Pour sa part, M. Michel a déclaré que « l’ambassade d’Haïti était pleinement consciente et respectueuse de la souveraineté des Bahamas et a regretté sincèrement l’impression donnée dans l’article que le gouvernement haïtien avait une quelconque ingérence dans les affaires intérieures du gouvernement bahamien« . Il s’est porté garant pour mettre en confiance les dirigeants bahamiens en indiquant que « tout sera mis en œuvre pour que l’incident ne se reproduise plus« .

Une délégation du ministère haitien des Affaires Etrangères arrive lundi à Nassau

Par ailleurs, Edmond Bochitt, ministre démissionnaire des Affaires Etrangères, a décidé d’envoyer lundi une commission d’enquête à Nassau.
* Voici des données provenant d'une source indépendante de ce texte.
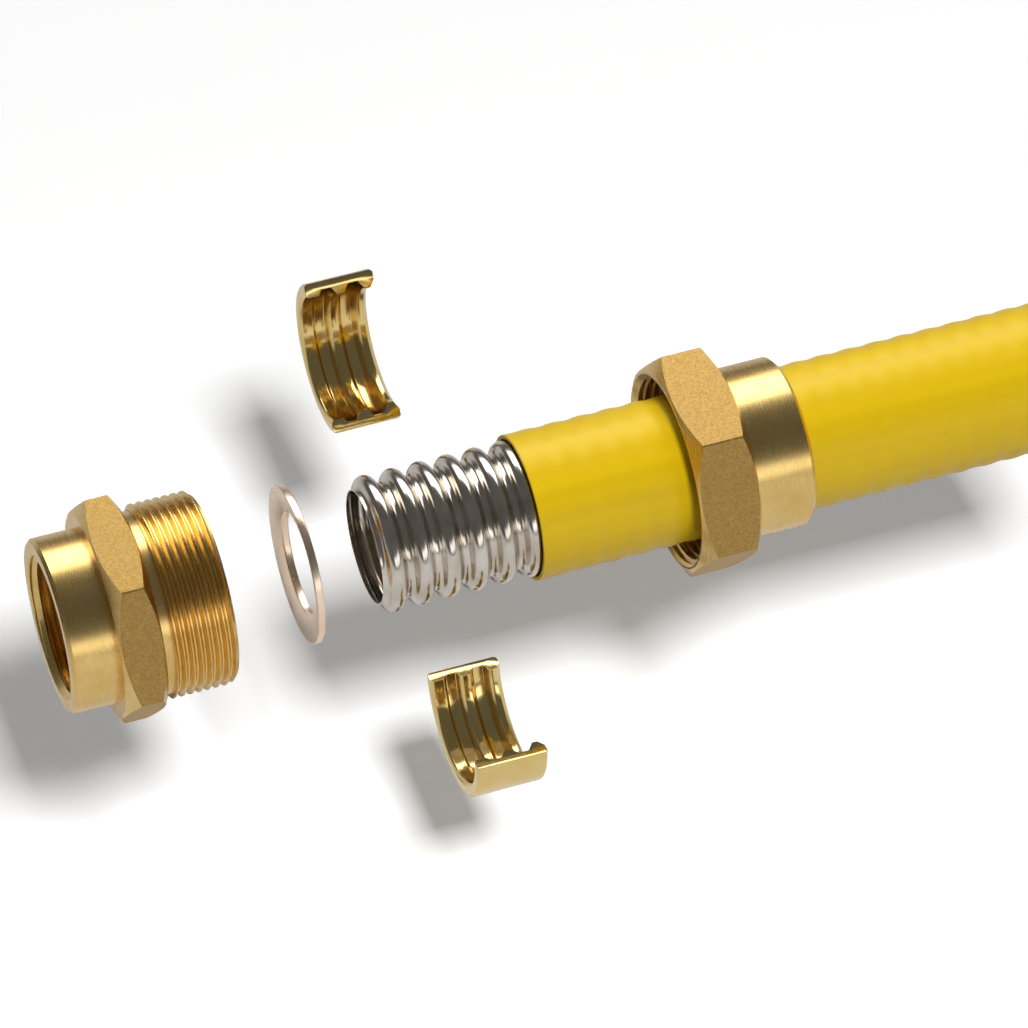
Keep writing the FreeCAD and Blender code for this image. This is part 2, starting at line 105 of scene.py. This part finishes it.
def finish_piece(shape, name, body, node, material, sharp=35):
    """Put a finished shape in the scene, smooth but for edges over sharp degrees."""
    for face in shape.faces:
        face.smooth = True
    for edge in shape.edges:
        if len(edge.link_faces) == 2 and edge.calc_face_angle() > radians(sharp):
            edge.smooth = False
    mesh = bpy.data.meshes.new(name)
    shape.to_mesh(mesh)
    shape.free()
    mesh.materials.append(material)
    piece = bpy.data.objects.new(name, mesh)
    bpy.context.scene.collection.objects.link(piece)
    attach(piece, body)
    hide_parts(node)
    return piece


def linear(colour):
    """A hex colour as the linear red, green, blue and alpha that a node takes."""
    parts = [int(colour[place:place + 2], 16) / 255 for place in (1, 3, 5)]
    return [
        part / 12.92 if part <= 0.04045 else ((part + 0.055) / 1.055) ** 2.4
        for part in parts
    ] + [1]


def add_node(tree, kind, settings=None, **inputs):
    """Add a node: its settings, then each input as a value or as a socket to link.

    An input is given by its name, or by _ and its number where names repeat.
    """
    node = tree.nodes.new(kind)
    for name, setting in (settings or {}).items():
        setattr(node, name, setting)
    for name, source in inputs.items():
        number = name[1:]
        socket = node.inputs[int(number) if number.isdigit() else name.replace("_", " ")]
        if isinstance(source, bpy.types.NodeSocket):
            tree.links.new(source, socket)
        else:
            socket.default_value = source
    return node


def new_material(name):
    """An empty material, with its tree and its shader."""
    material = bpy.data.materials.new(name)
    material.use_nodes = True
    tree = material.node_tree
    return material, tree, tree.nodes["Principled BSDF"]


# Bright-rolled 304 strip.  The rolls leave lines round the tube, 0.1 mm apart and some
# 3 mm long, and handling leaves 6 mm clouds: a warm grey mirror, a little brushed.

draw_line_gap, draw_line_length = MM / 9, MM / 0.3
strip_cloud = MM / 0.16
draw_line_depth = 0.02 * MM


def rolled_stainless():
    """A warm grey mirror, with fine draw lines round the tube."""
    material, tree, shader = new_material("rolled_stainless")
    place = add_node(tree, "ShaderNodeTexCoord").outputs["Object"]
    lines = add_node(
        tree, "ShaderNodeMapping", Vector=place,
        Scale=(1 / draw_line_gap, 1 / draw_line_length, 1 / draw_line_length),
    )
    fine = add_node(
        tree, "ShaderNodeTexNoise", Vector=lines.outputs[0], Scale=1.0, Detail=3.0,
    )
    bloom = add_node(
        tree, "ShaderNodeTexNoise", Vector=place, Scale=1 / strip_cloud, Detail=2.0,
    )
    tint = add_node(tree, "ShaderNodeValToRGB", Fac=bloom.outputs["Fac"])
    tint.color_ramp.elements[0].position = 0.35
    tint.color_ramp.elements[0].color = linear("#C9BFB2")
    tint.color_ramp.elements[1].position = 0.7
    tint.color_ramp.elements[1].color = linear("#E2DCD3")
    rough = add_node(
        tree, "ShaderNodeMapRange", Value=fine.outputs["Fac"], To_Min=0.13, To_Max=0.24,
    )
    bump = add_node(
        tree, "ShaderNodeBump", Strength=0.12, Distance=draw_line_depth,
        Height=fine.outputs["Fac"],
    )
    tree.links.new(tint.outputs[0], shader.inputs["Base Color"])
    tree.links.new(rough.outputs[0], shader.inputs["Roughness"])
    tree.links.new(bump.outputs[0], shader.inputs["Normal"])
    shader.inputs["Metallic"].default_value = 1.0
    return material


tube_outline = side_of_wall(0.0, outer_steps) + side_of_wall(tube_wall, inner_steps)[::-1]
finish_piece(
    turned(tube_outline), "corrugated_pipe", "pipe", "corrugated_tube",
    rolled_stainless(),
)

# --- Yellow jacket ---------------------------------------------------------------------
# Smooth plastic, extruded over the rolled pipe.  It shrinks a little into each valley as
# it cools, and a knife leaves a square end with its corner barely rounded.

jacket_front, jacket_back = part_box("jacket")
jacket_radius = jacket_back.z
jacket_bore = crest_radius + 0.1 * MM
jacket_sink = 0.28 * MM
jacket_edge = 0.22 * MM
jacket_edge_steps = 4
skin_steps_per_pitch = 10


def jacket_skin():
    """The jacket's outline: a rounded cut end, then a skin that follows the crests."""
    line = []
    for step in range(jacket_edge_steps + 1):
        angle = pi / 2 * step / jacket_edge_steps
        line.append((
            jacket_front.x + jacket_edge * (1 - sin(angle)),
            jacket_radius - jacket_edge * (1 - cos(angle)),
        ))
    line.reverse()
    length = jacket_back.x - jacket_front.x
    steps = round(length / pitch * skin_steps_per_pitch)
    for step in range(1, steps + 1):
        along = jacket_front.x + jacket_edge + (length - jacket_edge) * step / steps
        phase = 2 * pi * (along - tube_front.x - pitch / 2) / pitch
        sink = jacket_sink * (0.5 - 0.5 * cos(phase))
        from_cut = min(1, (along - jacket_front.x) / pitch)
        line.append((along, jacket_radius - sink * from_cut))
    line.append((jacket_back.x, jacket_bore))
    line.append((jacket_front.x + jacket_edge, jacket_bore))
    line.append((jacket_front.x, jacket_bore + jacket_edge))
    return line


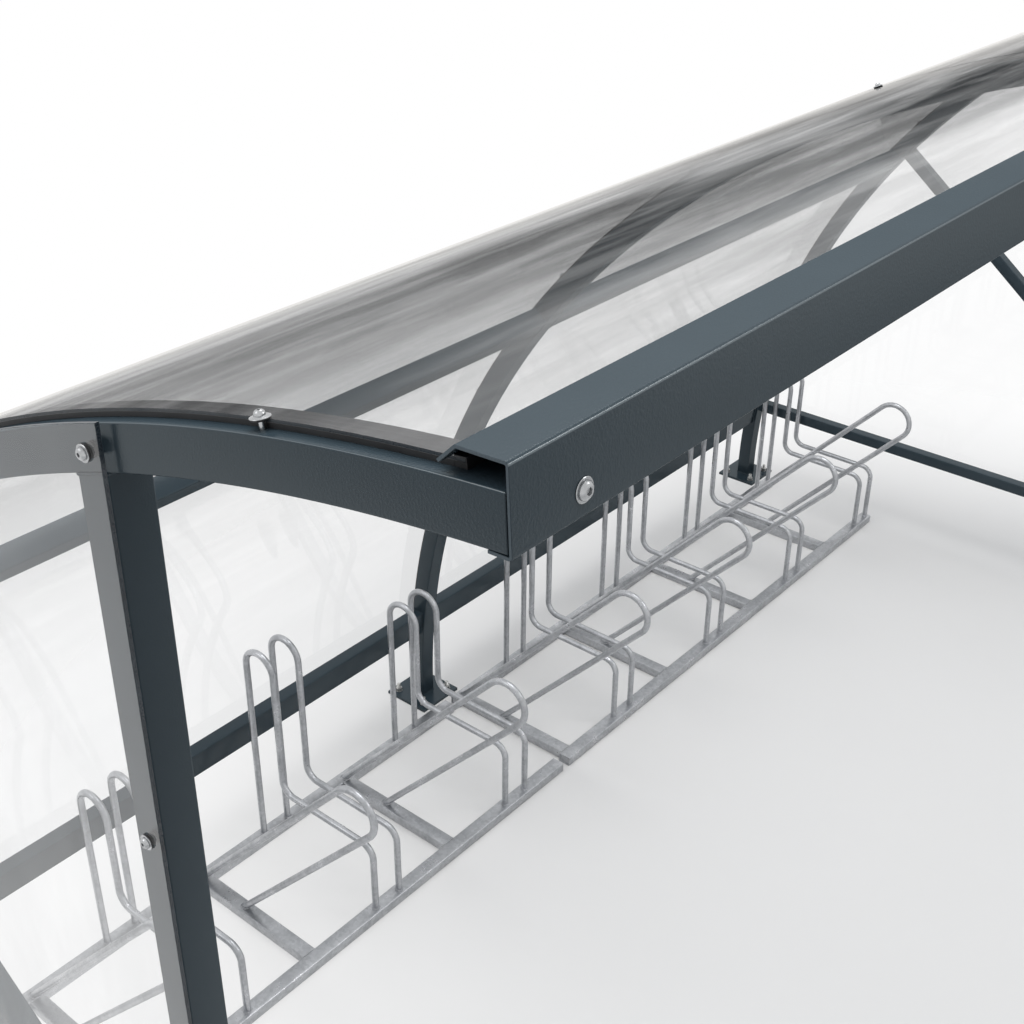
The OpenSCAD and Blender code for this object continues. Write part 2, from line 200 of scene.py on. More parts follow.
@dataclass(frozen=True)
class PowderCoat:
    """Fine textured powder coat on steel."""

    slot: ClassVar[str] = "frame_steel"
    name: str
    color: Triple
    worn: Triple
    roughness: Pair = (0.17, 0.25)
    grain: float = 400.0
    depth: float = 0.00030
    gloss: Pair = (0.018, 0.067)

    def shader(self, s: NodeSheet) -> Socket:
        """Builds a leathery grain, finer low down, and a patchy gloss that levels off.

        Args:
            s: The material's nodes.

        Returns:
            The shader.
        """
        patches = s.noise(3.5, 4.0, 0.6)
        leather = s.noise(self.grain, 1.0, 0.4, s.stretch((1.0, 1.0, 0.78)))
        strength = s.calc("MULTIPLY", s.span(s.noise(2.2), 0.10, 0.34),
                          s.span(s.axis(2), 0.3, 1.0, 1.6, 2.2))
        normal = s.bump(s.span(leather, 0.0, 1.0, 0.40, 0.66), strength, self.depth)
        normal = s.bump(s.noise(self.grain * 4.5), 0.10, self.depth * 0.25, normal)
        base = s.node("BsdfPrincipled", {
            "Base Color": s.mix(s.span(patches), self.color, self.worn), "Roughness": 0.6,
            "Normal": normal, "Specular IOR Level": 0.0})
        # The gloss colour is a faint blue: a painted tint of sky in the coat's reflections.
        gloss = s.node("BsdfGlossy", {"Color": (0.92, 0.98, 1.0), "Normal": normal,
                                      "Roughness": s.span(patches, *self.roughness)})
        fresnel = s.node("Fresnel", {"IOR": 1.5, "Normal": normal})
        share = s.calc("ADD", s.span(fresnel, *self.gloss, 0.03, 0.10, True),
                       s.span(fresnel, 0.0, 0.3, 0.3, 1.0))
        return s.blend(share, base, gloss)


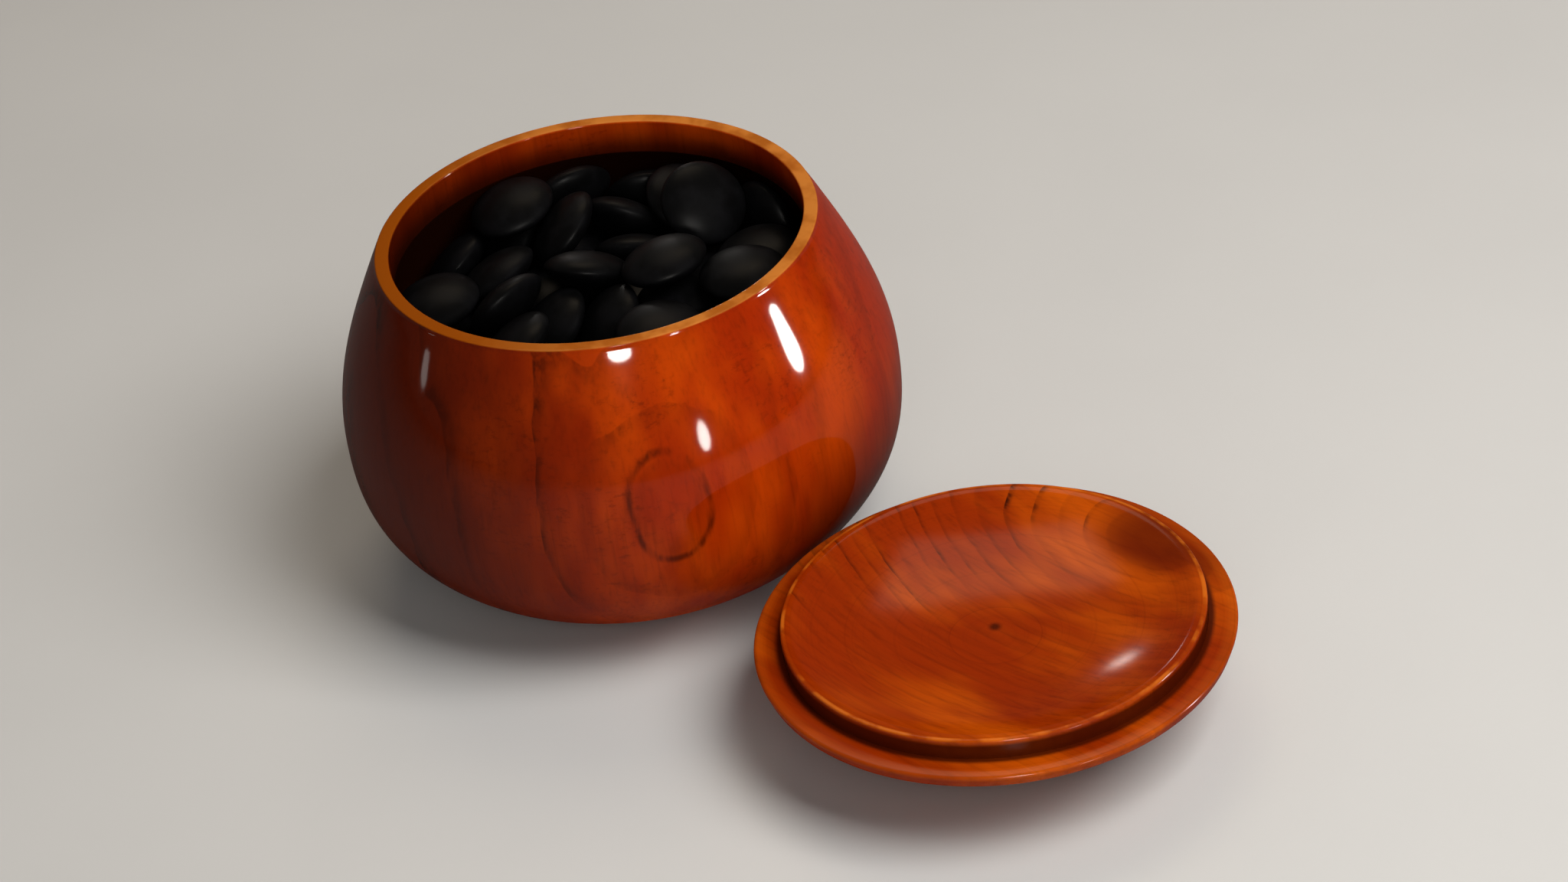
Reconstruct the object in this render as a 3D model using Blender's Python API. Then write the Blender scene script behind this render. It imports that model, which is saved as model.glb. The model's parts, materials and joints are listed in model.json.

Le communiqué de la Chancellerie haïtienne indique que « les diplomates haïtiens dont la mission vise à protéger une image positive du pays doivent avoir un comportement irréprochable à l’étranger« . Bocchit, ferait-il lui aussi peu de cas du rapport de la Cour des Comptes, spécifiant que le président Jovenel Moise a fait usage de « stratagème » pour mieux aider l’administration Martelly-Lamothe à « depatcha sou plas » les millions des fonds de Petro Caribe.

Les autorités des Bahamas, jaloux de leur (jeune) souveraineté, vont-elles accepter de faire partie d’une délégation de Caricom qui viendra enquêter en Haïti ou remettre en cause l’audit réalisé par la CSC/CA sur la dilapidation des $4.3 milliards de fonds de Petro Caribe?